Sí. Han leído bien.
Como ya saben, a partir del siglo XV, el uso del tabaco se extendió por toda Europa, incluso como remedio contra ciertas enfermedades.
Y buena parte de “culpa” de esa supuesta faceta salutífera tabaquil vio la luz en Sevilla, puerta de entrada de las Indias.
Lo hizo de la mano del médico y boticario Nicolás Monardes (1508-1588), quien en su libro de 1580, La Historia Medicinal de las cosas que se traen de nuestras Indias Occidentales, dedicó un extenso capítulo al estudio de las innumerables virtudes curativas de esta planta.
Él es sin duda el verdadero iniciador de la corriente médico-científica en torno al tabaco.
Aunque después viniera Hernández de Toledo, a quien el rey nombró “protomédico en todas las Indias”, encabezando una expedición científica para investigar las especies del Nuevo Mundo. Pero eso fue algunos años después.
De su uso en España sabemos que si bien el más que austero Felipe II no se contó entre sus adeptos, no se puede decir lo mismo de algunos personajes de su corte. Entre ellos su propio hermano por vía paterna don Juan de Austria (1545/7-1578), fue hijo ilegítimo de Carlos I.
O la activa aristócrata doña Ana de Mendoza, más conocida como Princesa de Éboli (1540-1592). Todos le dieron al “fumaque”.
Mismamente como ocurrió en el resto de Europa y con fines, por supuesto, medicinales.
Cabe destacar en el relato de esta historia al embajador francés en Lisboa, Jean Nicot, quien le envió polvo de tabaco a su reina, Catalina de Medici, para que aliviara con ellos sus conocidas y molestas migrañas.
Desconozco si la jaqueca o hemicránea real mejoró con la ingesta tabaquera, pero el caso es que Catalina quedó encantada con el hábito ése de absorber por la nariz aquellos polvitos españoles.
Una costumbre que a no tardar se puso de moda entre sus cortesanos, quienes por imitación empezaron a usar el rapé o molido, que es lo que significa esa palabra en la lengua de Moliere.
Por otro lado, es sabido que la historia recompensó al diplomático, su preocupación por la salud de su soberana. Aunque no lo es menos que hay reconocimientos que vienen malditos. Les supongo al tanto de la ironía.
De su apellido, Nicot, deriva el epónimo científico nicotina.
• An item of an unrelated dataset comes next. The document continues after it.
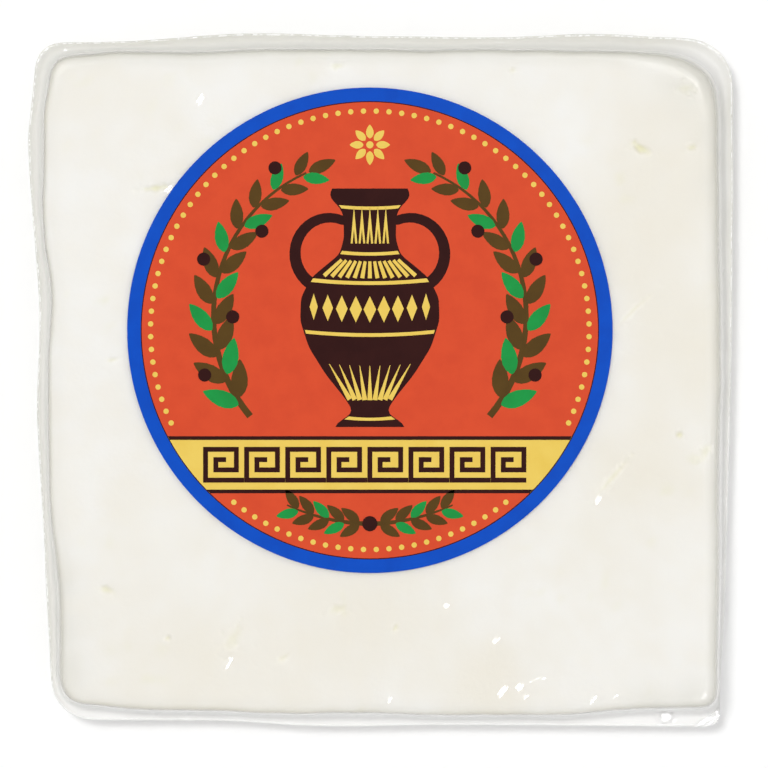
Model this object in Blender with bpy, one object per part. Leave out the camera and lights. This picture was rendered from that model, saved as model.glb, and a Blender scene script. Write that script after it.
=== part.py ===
# A block of feta in a clear sealed pack, with a round label on its top face.
# Metres, +Z up. The pack lies label up: +X is to the label's right and +Y to the label's top.
# The origin is on the surface that the pack lies on, under the middle of its outline.
import math

import bmesh
import bpy
from mathutils import Matrix, Vector

MM = 0.001

# The block, as the film draws in on it. It sits a little off the middle of the fin's outline.
BLOCK_LENGTH = 101.6 * MM
BLOCK_WIDTH = 99.8 * MM
BLOCK_HEIGHT = 22.0 * MM
BLOCK_CENTRE = Vector((0.8, -0.4)) * MM
BLOCK_CORNER_RADIUS = 4.0 * MM
BLOCK_EDGE_RADIUS = 3.0 * MM
EDGE_STEPS = 4

# The fin, where the two films are sealed together round the middle of the block's height.
# Corners run counter-clockwise from the near left, and each is rounded by its own radius.
FIN_LEVEL = BLOCK_HEIGHT / 2
FIN_THICKNESS = 0.5 * MM
FIN_CORNERS = [Vector(c) * MM for c in ((-50.2, -51.9), (51.9, -53.0), (54.0, 52.3), (-52.9, 51.6))]
FIN_CORNER_RADII = [r * MM for r in (6.1, 1.2, 6.9, 3.8)]

# How the fin's edge wanders between its corners: share of the way along, and distance outwards.
# The sides are the near one, the right one, the far one and the left one.
FIN_WAVES = (
    ((0.20, -0.1), (0.37, 0.6), (0.60, 0.15), (0.85, 0.05)),
    ((0.05, -0.15), (0.18, 0.4), (0.60, 0.6), (0.80, 0.4)),
    ((0.15, 0.8), (0.31, 0.3), (0.48, 0.6), (0.69, 1.2), (0.93, 0.0)),
    ((0.12, 1.4), (0.41, 0.3), (0.56, 1.1), (0.81, 0.45)),
)

# Between the block's side and the fin the film stands off in a flare:
# height above or below the fin's middle, and share of the way out to the fin's edge.
FLARE = ((5.5 * MM, 0.0), (2.6 * MM, 0.10), (1.1 * MM, 0.28), (0.35 * MM, 0.55))

CORNER_STEPS = 6
SIDE_STEPS = 18

# The label, a thin disc that lies just clear of the film
LABEL_DIAMETER = 73.3 * MM
LABEL_THICKNESS = 0.25 * MM
LABEL_CENTRE = Vector((-1.6, 7.5)) * MM
LABEL_GAP = 0.3 * MM
LABEL_SEGMENTS = 96

# Colours, and how rough each finish is
CHEESE_UNDER_FILM = ((0.86, 0.83, 0.76), 0.30)
LABEL_ORANGE = ((0.75, 0.085, 0.028), 0.45)


def clear_scene():
    for item in list(bpy.data.objects):
        bpy.data.objects.remove(item, do_unlink=True)


def finish(name, look):
    colour, roughness = look
    material = bpy.data.materials.new(name)
    material.use_nodes = True
    shader = material.node_tree.nodes["Principled BSDF"]
    shader.inputs["Base Color"].default_value = (*colour, 1.0)
    shader.inputs["Roughness"].default_value = roughness
    shader.inputs["Metallic"].default_value = 0.0
    material.diffuse_color = (*colour, 1.0)
    return material


def add_object(name, bm, look, collection):
    mesh = bpy.data.meshes.new(name)
    bm.to_mesh(mesh)
    bm.free()
    mesh.shade_smooth()
    mesh.set_sharp_from_angle(angle=math.radians(35))
    mesh.materials.append(finish(name, look))
    item = bpy.data.objects.new(name, mesh)
    collection.objects.link(item)
    return item


def wave(stations, share):
    """The height at a share of the way along, eased from each station to the next."""
    ends = ((0.0, 0.0), *stations, (1.0, 0.0))
    for (a, low), (b, high) in zip(ends, ends[1:]):
        if share <= b:
            t = (share - a) / (b - a)
            return low + (high - low) * t * t * (3 - 2 * t)
    return 0.0


def corner_arc(before, corner, after, radius):
    """Points of the arc that rounds one corner of a counter-clockwise outline."""
    along = (corner - before).normalized()
    onward = (after - corner).normalized()
    turn = along.angle(onward)
    outward = Vector((along.y, -along.x))
    start = corner - along * radius * math.tan(turn / 2)
    centre = start - outward * radius
    steps = (turn * k / CORNER_STEPS for k in range(CORNER_STEPS + 1))
    return [centre + Matrix.Rotation(a, 2) @ outward * radius for a in steps]


def outline(corners, radii, waves=((), (), (), ())):
    """A four-sided outline with rounded corners, and sides that may wander."""
    arcs = [
        corner_arc(corners[k - 1], corners[k], corners[(k + 1) % 4], radii[k]) for k in range(4)
    ]
    points = []
    for k, arc in enumerate(arcs):
        points += arc
        start, end = arc[-1], arcs[(k + 1) % 4][0]
        along = (end - start).normalized()
        outward = Vector((along.y, -along.x))
        for step in range(1, SIDE_STEPS):
            share = step / SIDE_STEPS
            points.append(start.lerp(end, share) + outward * wave(waves[k], share) * MM)
    return points


def block_outline(inset):
    half_x = BLOCK_LENGTH / 2 - inset
    half_y = BLOCK_WIDTH / 2 - inset
    corners = [
        BLOCK_CENTRE + Vector((sx * half_x, sy * half_y))
        for sx, sy in ((-1, -1), (1, -1), (1, 1), (-1, 1))
    ]
    return outline(corners, [BLOCK_CORNER_RADIUS - inset] * 4)


def lower_half(fin):
    """Sections from the flat underside up to the fin's lower edge, as height and points."""
    sections = []
    for step in range(EDGE_STEPS + 1):
        angle = math.radians(90) * step / EDGE_STEPS
        inset = BLOCK_EDGE_RADIUS * (1 - math.sin(angle))
        sections.append((BLOCK_EDGE_RADIUS * (1 - math.cos(angle)), block_outline(inset)))
    side = block_outline(0)
    for below, share in FLARE:
        sections.append((FIN_LEVEL - below, [a.lerp(b, share) for a, b in zip(side, fin)]))
    sections.append((FIN_LEVEL - FIN_THICKNESS / 2, fin))
    return sections


def film_pack(collection):
    fin = outline(FIN_CORNERS, FIN_CORNER_RADII, FIN_WAVES)
    lower = lower_half(fin)
    upper = [(BLOCK_HEIGHT - height, points) for height, points in reversed(lower)]
    bm = bmesh.new()
    rings = []
    for height, points in lower + upper:
        rings.append([bm.verts.new((p.x, p.y, height)) for p in points])
    count = len(fin)
    for below, above in zip(rings, rings[1:]):
        for k in range(count):
            after = (k + 1) % count
            bm.faces.new((below[k], below[after], above[after], above[k]))
    bm.faces.new(list(reversed(rings[0])))
    bm.faces.new(rings[-1])
    return add_object("film_pack", bm, CHEESE_UNDER_FILM, collection)


def label(collection):
    bm = bmesh.new()
    bmesh.ops.create_cone(
        bm,
        cap_ends=True,
        segments=LABEL_SEGMENTS,
        radius1=LABEL_DIAMETER / 2,
        radius2=LABEL_DIAMETER / 2,
        depth=LABEL_THICKNESS,
    )
    item = add_object("label", bm, LABEL_ORANGE, collection)
    level = BLOCK_HEIGHT + LABEL_GAP + LABEL_THICKNESS / 2
    item.location = (LABEL_CENTRE.x, LABEL_CENTRE.y, level)
    return item


def main():
    clear_scene()
    collection = bpy.data.collections.new("feta_block")
    bpy.context.scene.collection.children.link(collection)
    film_pack(collection)
    label(collection)


main()
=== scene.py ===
import math

import bmesh
import bpy
import numpy as np
from mathutils import Matrix, Vector, noise
from mathutils.kdtree import KDTree


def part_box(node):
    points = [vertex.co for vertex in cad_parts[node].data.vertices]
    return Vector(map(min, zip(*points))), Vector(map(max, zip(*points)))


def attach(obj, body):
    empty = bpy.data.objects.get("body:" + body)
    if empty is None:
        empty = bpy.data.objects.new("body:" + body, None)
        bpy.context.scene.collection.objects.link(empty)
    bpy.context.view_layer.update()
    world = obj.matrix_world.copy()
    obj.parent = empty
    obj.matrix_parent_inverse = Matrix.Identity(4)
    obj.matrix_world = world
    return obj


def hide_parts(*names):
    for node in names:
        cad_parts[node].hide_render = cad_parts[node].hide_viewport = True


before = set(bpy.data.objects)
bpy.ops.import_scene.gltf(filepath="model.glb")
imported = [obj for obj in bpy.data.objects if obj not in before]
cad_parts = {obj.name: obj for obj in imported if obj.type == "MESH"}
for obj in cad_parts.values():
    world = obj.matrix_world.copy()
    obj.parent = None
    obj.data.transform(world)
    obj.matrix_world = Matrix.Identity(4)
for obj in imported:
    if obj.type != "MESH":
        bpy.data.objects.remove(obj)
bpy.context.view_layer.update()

mm = 0.001
scene = bpy.context.scene
scene.view_settings.view_transform = "Standard"
scene.cycles.transparent_max_bounces = 32


# Node helpers

def addNode(tree, kind, inputs, **settings):
    node = tree.nodes.new("ShaderNode" + kind)
    for name, value in settings.items():
        setattr(node, name, value)
    for socket, value in inputs.items():
        if isinstance(value, bpy.types.NodeSocket):
            tree.links.new(value, node.inputs[socket])
        else:
            node.inputs[socket].default_value = value
    return node


def mixColours(tree, share, first, second):
    return addNode(tree, "Mix", {0: share, 6: first, 7: second}, data_type="RGBA").outputs[2]


def maths(tree, operation, first, second):
    return addNode(tree, "Math", {0: first, 1: second}, operation=operation).outputs[0]


def bump(tree, height, strength, distance):
    node = addNode(tree, "Bump", {"Height": height, "Strength": strength, "Distance": distance})
    return node.outputs["Normal"]


def painted(tree, name):
    # A value that the piece carries at each of its points
    return addNode(tree, "Attribute", {}, attribute_name=name).outputs["Fac"]


def noiseAt(tree, place, scale, detail, roughness):
    values = {"Vector": place, "Scale": scale, "Detail": detail, "Roughness": roughness}
    return addNode(tree, "TexNoise", values).outputs["Fac"]


def newMaterial(name):
    material = bpy.data.materials.new(name)
    material.use_nodes = True
    material.node_tree.nodes.clear()
    return material, material.node_tree


def newGroup(name, inputs, outputs):
    group = bpy.data.node_groups.new(name, "ShaderNodeTree")
    for title, kind in inputs:
        group.interface.new_socket(name=title, in_out="INPUT", socket_type="NodeSocket" + kind)
    for title, kind in outputs:
        group.interface.new_socket(name=title, in_out="OUTPUT", socket_type="NodeSocket" + kind)
    return group, group.nodes.new("NodeGroupInput"), group.nodes.new("NodeGroupOutput")


def makeMottle():
    # A colour that drifts in soft clouds towards a second one, and a fine grain
    group, given, result = newGroup(
        "mottle",
        [("Colour", "Color"), ("Second Colour", "Color"), ("Cloud Scale", "Float"),
         ("Amount", "Float"), ("Grain Scale", "Float")],
        [("Colour", "Color"), ("Grain", "Float")],
    )
    place = addNode(group, "TexCoord", {}).outputs["Object"]
    cloud = noiseAt(group, place, given.outputs["Cloud Scale"], 3.0, 0.55)
    spread = addNode(group, "MapRange", {"Value": cloud, "From Min": 0.36, "From Max": 0.66})
    share = maths(group, "MULTIPLY", spread.outputs["Result"], given.outputs["Amount"])
    mixed = mixColours(group, share, given.outputs["Colour"], given.outputs["Second Colour"])
    grain = noiseAt(group, place, given.outputs["Grain Scale"], 4.0, 0.6)
    group.links.new(mixed, result.inputs["Colour"])
    group.links.new(grain, result.inputs["Grain"])
    return group


mottle = makeMottle()


def mottled(tree, first, second, cloud, amount, grain):
    values = {
        "Colour": first, "Second Colour": second,
        "Cloud Scale": cloud, "Amount": amount, "Grain Scale": grain,
    }
    return addNode(tree, "Group", values, node_tree=mottle).outputs


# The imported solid's outlines, read from the frame, which the film and the cheese are grown from

packSides = {
    "finLevel": 11.0 * mm,
    "finFace": 10.75 * mm,       # where the solid's fin has its lower face
    "blockLevel": 19.0 * mm,     # where the solid's side is the plain block
    "levelSlack": 0.05 * mm,
    "cells": 100,                # cells along each side of the meshes
    "loopEasing": 2,             # times that an outline's points are eased
    "valueEasing": 4,            # times that the values round it are eased
    "sharpness": 12,             # how sharply one side's values give way to the next side's
    "cornerRadii": [5.0, 2.6, 7.0, 2.6],   # of the block, from the near left corner round
    "cornerPoints": 25,
    # How the cut block's near, right, far and left side wander: place along it and distance outwards
    "cut": [
        ((-45, -1.1), (-37, -0.3), (-23, -0.1), (-18, 0.3), (0, 0.2), (6, 0.5), (28, 0.5), (35, -0.2),
         (39, -0.5), (48, -0.6)),
        ((-47, -0.3), (-27, 0.0), (-13, -0.1), (-2, 0.2), (10, 0.2), (27, -0.1), (45, -0.2)),
        ((-48, -0.5), (-41, 0.4), (-27, 0.2), (-19, 0.7), (-1, 0.7), (7, 0.5), (15, 0.7), (31, 0.5),
         (42, 0.3), (48, -0.4)),
        ((-46, -1.2), (-31, -1.1), (-24, -0.3), (-17, 0.2), (-2, 0.4), (5, 0.3), (11, -0.2), (15, -0.1),
         (20, 0.9), (27, 1.3), (34, 1.0), (41, 1.2), (45, 0.5), (48, -0.2)),
    ],
    "wander": [(0.10, 4.5)],     # finer waves of the cut, in millimetres: how far and how wide
}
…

Ya saben.
El nombre del alcaloide que se extrae de las hojas de la planta del tabaco, Nicotiana tabacum, y una droga tóxica que en pequeñas dosis produce euforia, disminución del apetito, etcétera.
Una sustancia que se puede producir también de forma sintética, es decir por procedimiento industrial, y que desde el punto de vista químico tiene de nombre sistemático (IUPAC) (S)-3-(1-metilpirrolidin-2-il) piridina y de fórmula empírica C10H14N2.
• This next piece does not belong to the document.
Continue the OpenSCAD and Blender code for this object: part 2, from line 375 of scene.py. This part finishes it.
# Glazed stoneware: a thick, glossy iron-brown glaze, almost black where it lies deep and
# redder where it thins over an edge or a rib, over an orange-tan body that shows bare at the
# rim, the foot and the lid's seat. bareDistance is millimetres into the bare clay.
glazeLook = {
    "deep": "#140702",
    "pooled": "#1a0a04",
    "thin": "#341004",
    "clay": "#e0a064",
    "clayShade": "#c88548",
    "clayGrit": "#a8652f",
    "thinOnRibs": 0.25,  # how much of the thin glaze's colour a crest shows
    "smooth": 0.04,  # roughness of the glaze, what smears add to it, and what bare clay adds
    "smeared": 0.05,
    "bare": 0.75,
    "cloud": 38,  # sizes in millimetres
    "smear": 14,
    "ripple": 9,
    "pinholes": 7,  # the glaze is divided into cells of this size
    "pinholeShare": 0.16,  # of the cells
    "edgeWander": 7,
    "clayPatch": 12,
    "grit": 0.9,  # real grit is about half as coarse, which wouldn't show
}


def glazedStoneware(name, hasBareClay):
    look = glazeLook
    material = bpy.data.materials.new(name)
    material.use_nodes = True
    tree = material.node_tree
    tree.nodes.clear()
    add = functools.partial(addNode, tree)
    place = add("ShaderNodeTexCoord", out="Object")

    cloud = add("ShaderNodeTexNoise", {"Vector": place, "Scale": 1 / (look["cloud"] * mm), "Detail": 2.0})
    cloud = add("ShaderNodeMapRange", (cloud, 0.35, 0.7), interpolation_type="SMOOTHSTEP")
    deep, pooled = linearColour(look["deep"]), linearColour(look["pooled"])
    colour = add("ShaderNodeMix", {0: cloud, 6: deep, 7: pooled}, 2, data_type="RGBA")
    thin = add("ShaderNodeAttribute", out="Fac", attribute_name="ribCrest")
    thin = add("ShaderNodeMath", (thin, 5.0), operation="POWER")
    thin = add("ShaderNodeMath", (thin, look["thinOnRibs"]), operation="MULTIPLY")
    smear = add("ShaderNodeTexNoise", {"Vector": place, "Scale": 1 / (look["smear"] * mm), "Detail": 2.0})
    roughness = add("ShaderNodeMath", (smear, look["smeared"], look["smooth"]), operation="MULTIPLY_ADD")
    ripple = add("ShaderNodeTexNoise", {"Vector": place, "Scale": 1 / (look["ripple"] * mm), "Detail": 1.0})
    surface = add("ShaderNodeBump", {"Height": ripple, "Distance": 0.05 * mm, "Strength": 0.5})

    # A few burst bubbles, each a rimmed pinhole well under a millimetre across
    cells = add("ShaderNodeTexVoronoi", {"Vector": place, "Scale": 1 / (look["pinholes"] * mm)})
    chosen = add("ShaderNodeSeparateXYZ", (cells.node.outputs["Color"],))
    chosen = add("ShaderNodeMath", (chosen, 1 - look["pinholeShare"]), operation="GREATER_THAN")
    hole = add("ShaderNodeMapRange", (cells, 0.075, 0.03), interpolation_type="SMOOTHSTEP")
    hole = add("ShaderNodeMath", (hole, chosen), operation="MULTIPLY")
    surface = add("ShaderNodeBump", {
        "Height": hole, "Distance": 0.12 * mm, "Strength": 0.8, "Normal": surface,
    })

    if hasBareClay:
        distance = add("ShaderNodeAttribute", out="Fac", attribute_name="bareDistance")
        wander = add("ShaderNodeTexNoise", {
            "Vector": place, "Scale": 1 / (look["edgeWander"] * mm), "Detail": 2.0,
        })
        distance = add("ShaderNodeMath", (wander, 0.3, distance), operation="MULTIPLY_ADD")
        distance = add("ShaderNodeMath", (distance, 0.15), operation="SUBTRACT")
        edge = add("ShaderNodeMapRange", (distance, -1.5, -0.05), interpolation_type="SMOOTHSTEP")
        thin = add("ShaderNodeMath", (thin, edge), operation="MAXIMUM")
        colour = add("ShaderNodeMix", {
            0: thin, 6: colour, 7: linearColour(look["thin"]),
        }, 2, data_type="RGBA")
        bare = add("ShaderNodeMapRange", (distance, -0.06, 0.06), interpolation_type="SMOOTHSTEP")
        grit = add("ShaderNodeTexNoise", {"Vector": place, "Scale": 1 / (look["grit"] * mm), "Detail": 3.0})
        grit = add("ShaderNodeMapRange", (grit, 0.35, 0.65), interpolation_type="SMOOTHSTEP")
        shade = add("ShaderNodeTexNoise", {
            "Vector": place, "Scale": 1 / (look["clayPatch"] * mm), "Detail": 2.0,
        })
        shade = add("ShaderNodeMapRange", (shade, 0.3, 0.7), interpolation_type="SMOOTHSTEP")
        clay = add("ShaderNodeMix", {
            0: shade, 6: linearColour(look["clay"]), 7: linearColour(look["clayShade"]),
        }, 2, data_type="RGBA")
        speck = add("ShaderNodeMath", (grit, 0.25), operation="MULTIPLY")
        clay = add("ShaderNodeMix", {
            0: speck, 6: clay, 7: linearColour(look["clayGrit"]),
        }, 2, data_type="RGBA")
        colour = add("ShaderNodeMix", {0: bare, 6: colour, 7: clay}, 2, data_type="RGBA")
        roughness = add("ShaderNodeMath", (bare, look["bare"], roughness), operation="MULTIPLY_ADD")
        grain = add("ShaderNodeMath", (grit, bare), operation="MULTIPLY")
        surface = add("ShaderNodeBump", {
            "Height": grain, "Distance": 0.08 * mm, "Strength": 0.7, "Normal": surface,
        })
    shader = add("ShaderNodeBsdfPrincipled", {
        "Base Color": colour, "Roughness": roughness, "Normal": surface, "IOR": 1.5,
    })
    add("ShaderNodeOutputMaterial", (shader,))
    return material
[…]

Volviendo a la planta, tal extensión tuvo su uso y consumo -tanto en horizontal, llegó a casi toda Europa, como en vertical pues fue aceptado por el resto de los escalones que conforman la pirámide social- que, como ya les adelanté, en 1620 se creó en Sevilla la primera fábrica de “tabaco en polvo” de la historia.
Y años después, en 1741, una segunda en Cádiz ésta de “tabaco de humo”, que es como se llamaba entonces a los cigarros.
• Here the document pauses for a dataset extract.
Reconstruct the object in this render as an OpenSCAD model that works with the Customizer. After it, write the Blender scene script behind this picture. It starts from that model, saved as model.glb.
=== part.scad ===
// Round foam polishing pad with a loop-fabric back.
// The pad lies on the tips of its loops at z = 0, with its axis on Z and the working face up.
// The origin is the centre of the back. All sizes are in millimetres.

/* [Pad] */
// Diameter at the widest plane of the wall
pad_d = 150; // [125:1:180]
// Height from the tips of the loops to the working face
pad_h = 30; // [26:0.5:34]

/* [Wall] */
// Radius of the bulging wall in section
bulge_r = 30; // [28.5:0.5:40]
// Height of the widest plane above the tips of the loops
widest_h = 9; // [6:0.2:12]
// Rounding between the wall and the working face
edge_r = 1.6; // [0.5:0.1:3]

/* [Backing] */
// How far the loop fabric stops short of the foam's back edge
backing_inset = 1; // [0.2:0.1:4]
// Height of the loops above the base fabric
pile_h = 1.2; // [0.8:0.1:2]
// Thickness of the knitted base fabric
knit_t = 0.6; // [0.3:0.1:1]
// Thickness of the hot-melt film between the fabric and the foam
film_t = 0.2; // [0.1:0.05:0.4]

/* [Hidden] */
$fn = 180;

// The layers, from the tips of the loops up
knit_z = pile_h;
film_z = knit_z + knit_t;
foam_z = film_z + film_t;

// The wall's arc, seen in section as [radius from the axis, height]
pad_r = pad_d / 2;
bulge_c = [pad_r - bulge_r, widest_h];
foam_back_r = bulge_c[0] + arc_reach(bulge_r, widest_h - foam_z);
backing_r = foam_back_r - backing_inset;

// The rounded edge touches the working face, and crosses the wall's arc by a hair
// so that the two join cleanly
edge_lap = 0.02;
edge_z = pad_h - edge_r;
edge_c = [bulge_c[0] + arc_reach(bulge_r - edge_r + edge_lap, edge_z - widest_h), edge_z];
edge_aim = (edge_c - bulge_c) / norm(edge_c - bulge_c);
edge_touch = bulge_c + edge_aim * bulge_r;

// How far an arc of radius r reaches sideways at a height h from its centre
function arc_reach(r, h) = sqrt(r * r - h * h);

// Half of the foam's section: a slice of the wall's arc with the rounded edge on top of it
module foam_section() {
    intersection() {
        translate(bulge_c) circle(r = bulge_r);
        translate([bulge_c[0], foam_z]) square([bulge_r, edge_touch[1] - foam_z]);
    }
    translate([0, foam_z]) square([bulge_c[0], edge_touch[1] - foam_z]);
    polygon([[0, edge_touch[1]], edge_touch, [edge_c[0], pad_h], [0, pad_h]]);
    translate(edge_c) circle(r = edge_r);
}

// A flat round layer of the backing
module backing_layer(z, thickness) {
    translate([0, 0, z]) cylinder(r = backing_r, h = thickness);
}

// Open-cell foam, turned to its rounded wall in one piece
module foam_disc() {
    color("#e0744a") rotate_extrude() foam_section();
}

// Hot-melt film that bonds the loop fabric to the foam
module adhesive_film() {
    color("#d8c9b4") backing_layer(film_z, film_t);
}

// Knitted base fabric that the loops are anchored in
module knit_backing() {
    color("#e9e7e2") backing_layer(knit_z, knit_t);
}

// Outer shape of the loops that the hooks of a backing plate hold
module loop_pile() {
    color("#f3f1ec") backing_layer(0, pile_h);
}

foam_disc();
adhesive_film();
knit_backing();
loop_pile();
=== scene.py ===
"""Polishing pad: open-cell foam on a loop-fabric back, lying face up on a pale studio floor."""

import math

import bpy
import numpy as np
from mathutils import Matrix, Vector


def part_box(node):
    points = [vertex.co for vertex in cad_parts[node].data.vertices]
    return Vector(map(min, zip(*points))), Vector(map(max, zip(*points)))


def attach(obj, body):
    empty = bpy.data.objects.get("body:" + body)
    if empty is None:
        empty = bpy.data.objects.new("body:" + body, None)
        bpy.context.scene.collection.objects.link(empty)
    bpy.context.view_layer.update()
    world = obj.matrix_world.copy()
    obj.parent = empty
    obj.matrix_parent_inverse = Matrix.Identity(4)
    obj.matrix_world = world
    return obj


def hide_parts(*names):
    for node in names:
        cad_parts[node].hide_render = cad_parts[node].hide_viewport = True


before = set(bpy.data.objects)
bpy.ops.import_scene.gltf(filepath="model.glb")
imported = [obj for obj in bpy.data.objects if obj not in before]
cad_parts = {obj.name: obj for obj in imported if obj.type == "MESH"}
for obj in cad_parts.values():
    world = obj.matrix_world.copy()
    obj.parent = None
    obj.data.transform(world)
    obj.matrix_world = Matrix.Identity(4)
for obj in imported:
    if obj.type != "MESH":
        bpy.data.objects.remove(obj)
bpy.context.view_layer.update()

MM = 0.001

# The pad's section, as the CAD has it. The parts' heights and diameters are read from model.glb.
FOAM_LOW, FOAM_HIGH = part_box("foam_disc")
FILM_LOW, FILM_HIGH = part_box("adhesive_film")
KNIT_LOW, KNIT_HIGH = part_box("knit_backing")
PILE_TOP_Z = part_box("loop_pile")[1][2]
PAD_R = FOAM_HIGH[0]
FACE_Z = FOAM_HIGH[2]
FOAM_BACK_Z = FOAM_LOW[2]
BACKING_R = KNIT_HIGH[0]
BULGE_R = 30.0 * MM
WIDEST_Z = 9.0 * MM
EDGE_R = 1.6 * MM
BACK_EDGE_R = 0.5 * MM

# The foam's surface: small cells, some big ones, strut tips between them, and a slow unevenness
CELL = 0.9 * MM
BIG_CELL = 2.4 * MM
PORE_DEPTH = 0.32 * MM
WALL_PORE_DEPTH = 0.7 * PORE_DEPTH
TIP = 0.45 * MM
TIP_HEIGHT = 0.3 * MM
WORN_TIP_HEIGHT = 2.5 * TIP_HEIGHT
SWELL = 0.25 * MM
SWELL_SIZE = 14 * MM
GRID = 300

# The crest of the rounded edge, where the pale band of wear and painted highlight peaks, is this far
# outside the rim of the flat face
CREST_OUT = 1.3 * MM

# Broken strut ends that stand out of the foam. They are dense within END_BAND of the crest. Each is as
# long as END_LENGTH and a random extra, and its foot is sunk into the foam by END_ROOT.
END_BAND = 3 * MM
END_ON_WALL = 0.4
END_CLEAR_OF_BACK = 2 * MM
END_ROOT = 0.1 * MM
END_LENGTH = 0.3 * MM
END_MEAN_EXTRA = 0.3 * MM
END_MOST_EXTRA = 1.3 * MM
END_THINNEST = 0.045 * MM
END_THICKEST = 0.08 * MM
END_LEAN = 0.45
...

Lejos quedaban ya las condenas religiosas por brujería, asociadas a la práctica de echar humo de finales del siglo XV. Lo que no significaba que la Iglesia no siguiera velando por la salud espiritual de sus creyentes.
De hecho había una cuestión que llevaba tiempo flotando en el ambiente y que relacionaba el uso del tabaco con el ayuno eucarístico.